Provided material |
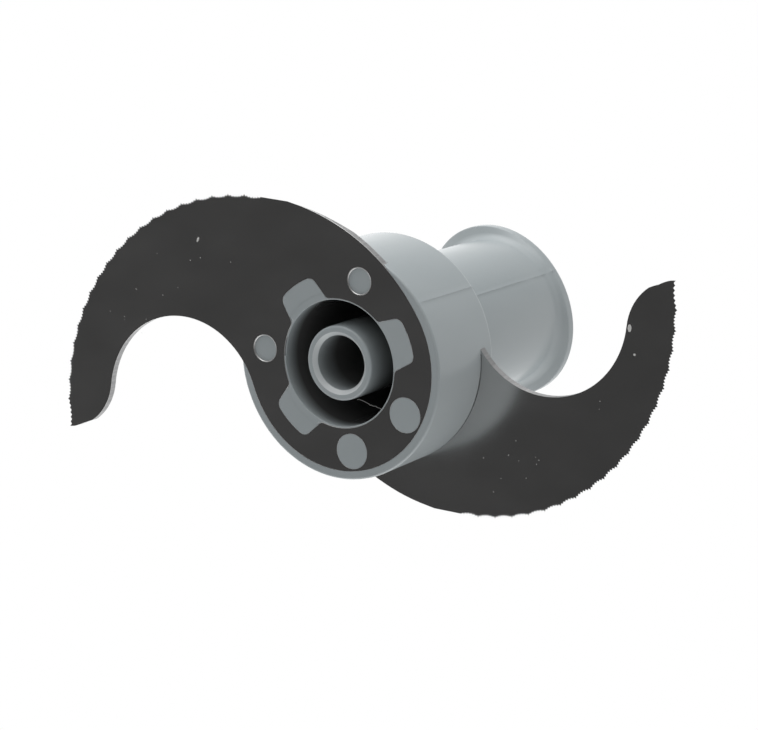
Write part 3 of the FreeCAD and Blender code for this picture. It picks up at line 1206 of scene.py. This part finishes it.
@dataclass
class Studio:
    """Camera, soft light and a pale floor that shows only from above.

    Attributes:
        aim: Point that the camera looks at.
        distance: Distance from the camera to that point.
        azimuth: Direction that the camera looks from, with 0 looking along +Y.
        elevation: Height of that direction above the horizon.
        roll: Turn of the picture about the view axis.
        lens: Focal length for the sensor width.
        sensor: Sensor width.
        surround: Brightness of the surroundings.
        lobes: Darker and brighter parts of them.
        floor_size: Half the side of the floor.
        floor_drop: Depth of the floor below the base.
        floor_tone: Brightness of its paint.
    """

    aim: Vector = Vector((-8.46, -1.43, 5.52)) * MM
    distance: float = 1123.98 * MM
    azimuth: float = math.radians(-105.341)
    elevation: float = math.radians(-54.611)
    roll: float = math.radians(-71.401)
    lens: float = 210.446
    sensor: float = 36.0
    surround: float = 1.0
    lobes: tuple[Lobe, ...] = (
        Lobe((0.45, -0.12, -0.88), 22, 55, 0.07),
        Lobe((-0.90, 0.24, -0.36), 15, 60, 0.24),
        Lobe((-0.10, 0.98, 0.15), 10, 46, 3.7),
        Lobe((0.15, -0.97, -0.18), 10, 48, 2.1),
        Lobe((0.95, -0.10, -0.22), 8, 40, 2.3),
        Lobe((-0.30, 0.60, 0.74), 12, 40, 0.45),
        Lobe((0.56, -0.15, 0.82), 10, 36, 1.7),
        Lobe((-0.85, 0.25, 0.45), 10, 40, 0.75),
    )
    floor_size: float = 3.0
    floor_drop: float = 0.3 * MM
    floor_tone: float = 0.86

    def add_camera(self) -> None:
        """Sets the camera at the photograph's viewing angle."""
        data = bpy.data.cameras.new("camera")
        data.sensor_width = self.sensor
        data.lens = self.lens
        data.clip_start = self.distance / 100
        data.clip_end = self.distance * 100
        back = Vector((
            math.sin(self.azimuth) * math.cos(self.elevation),
            -math.cos(self.azimuth) * math.cos(self.elevation),
            math.sin(self.elevation)))
        level_right = (-back).cross(Z_AXIS).normalized()
        level_up = back.cross(level_right)
        up = level_up * math.cos(self.roll) + level_right * math.sin(self.roll)
        right = up.cross(back)
        camera = bpy.data.objects.new("camera", data)
        turn = Matrix((right, up, back)).transposed().to_4x4()
        camera.matrix_world = Matrix.Translation(self.aim + back * self.distance) @ turn
        bpy.context.scene.collection.objects.link(camera)
        bpy.context.scene.camera = camera

    def lobe_share(self, tree: bpy.types.NodeTree, place: bpy.types.NodeSocket,
                   lobe: Lobe) -> bpy.types.NodeSocket:
        """Brightness of one lobe for a direction.

        Args:
            tree: Node tree of the world.
            place: Direction socket.
            lobe: The lobe.

        Returns:
            1 outside the lobe and its level inside.
        """
        dot = tree.nodes.new("ShaderNodeVectorMath")
        dot.operation = "DOT_PRODUCT"
        dot.inputs[1].default_value = Vector(lobe.direction).normalized()
        fall = tree.nodes.new("ShaderNodeMapRange")
        fall.interpolation_type = "SMOOTHSTEP"
        fall.inputs["From Min"].default_value = math.cos(math.radians(lobe.outer))
        fall.inputs["From Max"].default_value = math.cos(math.radians(lobe.inner))
        fall.inputs["To Min"].default_value = 1.0
        fall.inputs["To Max"].default_value = lobe.level
        tree.links.new(place, dot.inputs[0])
        tree.links.new(dot.outputs["Value"], fall.inputs["Value"])
        return fall.outputs["Result"]

    def add_world(self) -> None:
        """White surroundings shaped by lobes, and plain white behind the object."""
        world = bpy.data.worlds.new("studio")
        bpy.context.scene.world = world
        world.use_nodes = True
        tree = world.node_tree
        tree.nodes.clear()
        output = tree.nodes.new("ShaderNodeOutputWorld")
        seen = tree.nodes.new("ShaderNodeBackground")
        seen.inputs["Color"].default_value = (1, 1, 1, 1)
        seen.inputs["Strength"].default_value = 1.0
        light = tree.nodes.new("ShaderNodeBackground")
        path = tree.nodes.new("ShaderNodeLightPath")
        mix = tree.nodes.new("ShaderNodeMixShader")
        place = tree.nodes.new("ShaderNodeTexCoord")
        total = tree.nodes.new("ShaderNodeValue")
        total.outputs[0].default_value = self.surround
        strength = total.outputs[0]
        for lobe in self.lobes:
            product = tree.nodes.new("ShaderNodeMath")
            product.operation = "MULTIPLY"
            tree.links.new(strength, product.inputs[0])
            tree.links.new(self.lobe_share(tree, place.outputs["Generated"], lobe), product.inputs[1])
            strength = product.outputs[0]
        tree.links.new(strength, light.inputs["Strength"])
        tree.links.new(path.outputs["Is Camera Ray"], mix.inputs["Fac"])
        tree.links.new(light.outputs["Background"], mix.inputs[1])
        tree.links.new(seen.outputs["Background"], mix.inputs[2])
        tree.links.new(mix.outputs["Shader"], output.inputs["Surface"])

    def add_floor(self) -> None:
        """Pale floor that the camera sees from above and looks through from below."""
        mesh = bmesh.new()
        bmesh.ops.create_grid(mesh, x_segments=1, y_segments=1, size=self.floor_size,
                              matrix=Matrix.Translation((0, 0, -self.floor_drop)))
        floor = mesh_object("floor", mesh)
        material = bpy.data.materials.new("floor")
        material.use_nodes = True
        tree = material.node_tree
        tree.nodes.clear()
        output = tree.nodes.new("ShaderNodeOutputMaterial")
        paint = tree.nodes.new("ShaderNodeBsdfDiffuse")
        paint.inputs["Color"].default_value = (*[self.floor_tone] * 3, 1)
        clear = tree.nodes.new("ShaderNodeBsdfTransparent")
        side = tree.nodes.new("ShaderNodeNewGeometry")
        mix = tree.nodes.new("ShaderNodeMixShader")
        tree.links.new(side.outputs["Backfacing"], mix.inputs["Fac"])
        tree.links.new(paint.outputs["BSDF"], mix.inputs[1])
        tree.links.new(clear.outputs["BSDF"], mix.inputs[2])
        tree.links.new(mix.outputs["Shader"], output.inputs["Surface"])
        floor.data.materials.append(material)
        floor.visible_diffuse = False
        floor.visible_glossy = False
        floor.visible_transmission = False
        floor.visible_shadow = False

    def build(self) -> None:
        """Makes the whole studio."""
        self.add_camera()
        self.add_world()
        self.add_floor()
        view = bpy.context.scene.view_settings
        view.view_transform = "Standard"
        view.look = "None"


def main() -> None:
    """Builds the part and its studio."""
    logging.basicConfig(level=logging.INFO, format="%(name)s: %(message)s")
    steel = RolledSteel().material()
    sheared = SHEARED_STEEL.material()
    ground = GROUND_STEEL.material()
    plastic = MouldedPlastic().material()
    blades = [SickleBlade("lower_blade"), SickleBlade("upper_blade")]
    crumb = PaleCrumb().material()
    # The crumb finish also serves as a painted highlight on the hub's borders with the steel.
    Hub().build(plastic, PAINTED_HIGHLIGHT_EDGE.material(), crumb, blades)
    for blade in blades:
        blade.build(steel, sheared, ground)
    Debris().build(crumb)
    Studio().build()


if __name__ == "__main__":
    main()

Do this | Copy down the whole of the data above, matching it exactly.

Answer to the exercise |
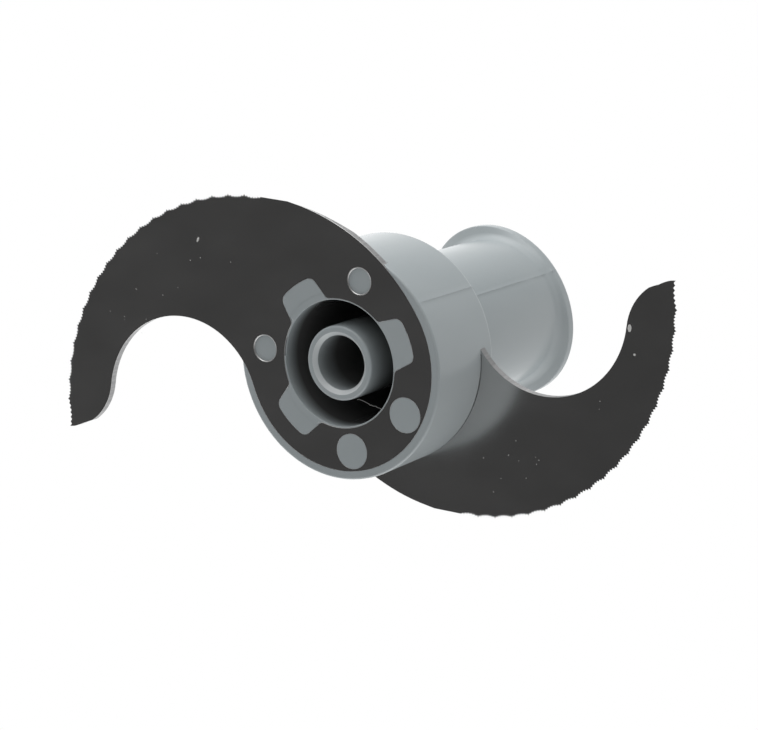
Write part 3 of the FreeCAD and Blender code for this picture. It picks up at line 1206 of scene.py. This part finishes it.
@dataclass
class Studio:
    """Camera, soft light and a pale floor that shows only from above.

    Attributes:
        aim: Point that the camera looks at.
        distance: Distance from the camera to that point.
        azimuth: Direction that the camera looks from, with 0 looking along +Y.
        elevation: Height of that direction above the horizon.
        roll: Turn of the picture about the view axis.
        lens: Focal length for the sensor width.
        sensor: Sensor width.
        surround: Brightness of the surroundings.
        lobes: Darker and brighter parts of them.
        floor_size: Half the side of the floor.
        floor_drop: Depth of the floor below the base.
        floor_tone: Brightness of its paint.
    """

    aim: Vector = Vector((-8.46, -1.43, 5.52)) * MM
    distance: float = 1123.98 * MM
    azimuth: float = math.radians(-105.341)
    elevation: float = math.radians(-54.611)
    roll: float = math.radians(-71.401)
    lens: float = 210.446
    sensor: float = 36.0
    surround: float = 1.0
    lobes: tuple[Lobe, ...] = (
        Lobe((0.45, -0.12, -0.88), 22, 55, 0.07),
        Lobe((-0.90, 0.24, -0.36), 15, 60, 0.24),
        Lobe((-0.10, 0.98, 0.15), 10, 46, 3.7),
        Lobe((0.15, -0.97, -0.18), 10, 48, 2.1),
        Lobe((0.95, -0.10, -0.22), 8, 40, 2.3),
        Lobe((-0.30, 0.60, 0.74), 12, 40, 0.45),
        Lobe((0.56, -0.15, 0.82), 10, 36, 1.7),
        Lobe((-0.85, 0.25, 0.45), 10, 40, 0.75),
    )
    floor_size: float = 3.0
    floor_drop: float = 0.3 * MM
    floor_tone: float = 0.86

    def add_camera(self) -> None:
        """Sets the camera at the photograph's viewing angle."""
        data = bpy.data.cameras.new("camera")
        data.sensor_width = self.sensor
        data.lens = self.lens
        data.clip_start = self.distance / 100
        data.clip_end = self.distance * 100
        back = Vector((
            math.sin(self.azimuth) * math.cos(self.elevation),
            -math.cos(self.azimuth) * math.cos(self.elevation),
            math.sin(self.elevation)))
        level_right = (-back).cross(Z_AXIS).normalized()
        level_up = back.cross(level_right)
        up = level_up * math.cos(self.roll) + level_right * math.sin(self.roll)
        right = up.cross(back)
        camera = bpy.data.objects.new("camera", data)
        turn = Matrix((right, up, back)).transposed().to_4x4()
        camera.matrix_world = Matrix.Translation(self.aim + back * self.distance) @ turn
        bpy.context.scene.collection.objects.link(camera)
        bpy.context.scene.camera = camera

    def lobe_share(self, tree: bpy.types.NodeTree, place: bpy.types.NodeSocket,
                   lobe: Lobe) -> bpy.types.NodeSocket:
        """Brightness of one lobe for a direction.

        Args:
            tree: Node tree of the world.
            place: Direction socket.
            lobe: The lobe.

        Returns:
            1 outside the lobe and its level inside.
        """
        dot = tree.nodes.new("ShaderNodeVectorMath")
        dot.operation = "DOT_PRODUCT"
        dot.inputs[1].default_value = Vector(lobe.direction).normalized()
        fall = tree.nodes.new("ShaderNodeMapRange")
        fall.interpolation_type = "SMOOTHSTEP"
        fall.inputs["From Min"].default_value = math.cos(math.radians(lobe.outer))
        fall.inputs["From Max"].default_value = math.cos(math.radians(lobe.inner))
        fall.inputs["To Min"].default_value = 1.0
        fall.inputs["To Max"].default_value = lobe.level
        tree.links.new(place, dot.inputs[0])
        tree.links.new(dot.outputs["Value"], fall.inputs["Value"])
        return fall.outputs["Result"]

    def add_world(self) -> None:
        """White surroundings shaped by lobes, and plain white behind the object."""
        world = bpy.data.worlds.new("studio")
        bpy.context.scene.world = world
        world.use_nodes = True
        tree = world.node_tree
        tree.nodes.clear()
        output = tree.nodes.new("ShaderNodeOutputWorld")
        seen = tree.nodes.new("ShaderNodeBackground")
        seen.inputs["Color"].default_value = (1, 1, 1, 1)
        seen.inputs["Strength"].default_value = 1.0
        light = tree.nodes.new("ShaderNodeBackground")
        path = tree.nodes.new("ShaderNodeLightPath")
        mix = tree.nodes.new("ShaderNodeMixShader")
        place = tree.nodes.new("ShaderNodeTexCoord")
        total = tree.nodes.new("ShaderNodeValue")
        total.outputs[0].default_value = self.surround
        strength = total.outputs[0]
        for lobe in self.lobes:
            product = tree.nodes.new("ShaderNodeMath")
            product.operation = "MULTIPLY"
            tree.links.new(strength, product.inputs[0])
            tree.links.new(self.lobe_share(tree, place.outputs["Generated"], lobe), product.inputs[1])
            strength = product.outputs[0]
        tree.links.new(strength, light.inputs["Strength"])
        tree.links.new(path.outputs["Is Camera Ray"], mix.inputs["Fac"])
        tree.links.new(light.outputs["Background"], mix.inputs[1])
        tree.links.new(seen.outputs["Background"], mix.inputs[2])
        tree.links.new(mix.outputs["Shader"], output.inputs["Surface"])

    def add_floor(self) -> None:
        """Pale floor that the camera sees from above and looks through from below."""
        mesh = bmesh.new()
        bmesh.ops.create_grid(mesh, x_segments=1, y_segments=1, size=self.floor_size,
                              matrix=Matrix.Translation((0, 0, -self.floor_drop)))
        floor = mesh_object("floor", mesh)
        material = bpy.data.materials.new("floor")
        material.use_nodes = True
        tree = material.node_tree
        tree.nodes.clear()
        output = tree.nodes.new("ShaderNodeOutputMaterial")
        paint = tree.nodes.new("ShaderNodeBsdfDiffuse")
        paint.inputs["Color"].default_value = (*[self.floor_tone] * 3, 1)
        clear = tree.nodes.new("ShaderNodeBsdfTransparent")
        side = tree.nodes.new("ShaderNodeNewGeometry")
        mix = tree.nodes.new("ShaderNodeMixShader")
        tree.links.new(side.outputs["Backfacing"], mix.inputs["Fac"])
        tree.links.new(paint.outputs["BSDF"], mix.inputs[1])
        tree.links.new(clear.outputs["BSDF"], mix.inputs[2])
        tree.links.new(mix.outputs["Shader"], output.inputs["Surface"])
        floor.data.materials.append(material)
        floor.visible_diffuse = False
        floor.visible_glossy = False
        floor.visible_transmission = False
        floor.visible_shadow = False

    def build(self) -> None:
        """Makes the whole studio."""
        self.add_camera()
        self.add_world()
        self.add_floor()
        view = bpy.context.scene.view_settings
        view.view_transform = "Standard"
        view.look = "None"


def main() -> None:
    """Builds the part and its studio."""
    logging.basicConfig(level=logging.INFO, format="%(name)s: %(message)s")
    steel = RolledSteel().material()
    sheared = SHEARED_STEEL.material()
    ground = GROUND_STEEL.material()
    plastic = MouldedPlastic().material()
    blades = [SickleBlade("lower_blade"), SickleBlade("upper_blade")]
    crumb = PaleCrumb().material()
    # The crumb finish also serves as a painted highlight on the hub's borders with the steel.
    Hub().build(plastic, PAINTED_HIGHLIGHT_EDGE.material(), crumb, blades)
    for blade in blades:
        blade.build(steel, sheared, ground)
    Debris().build(crumb)
    Studio().build()


if __name__ == "__main__":
    main()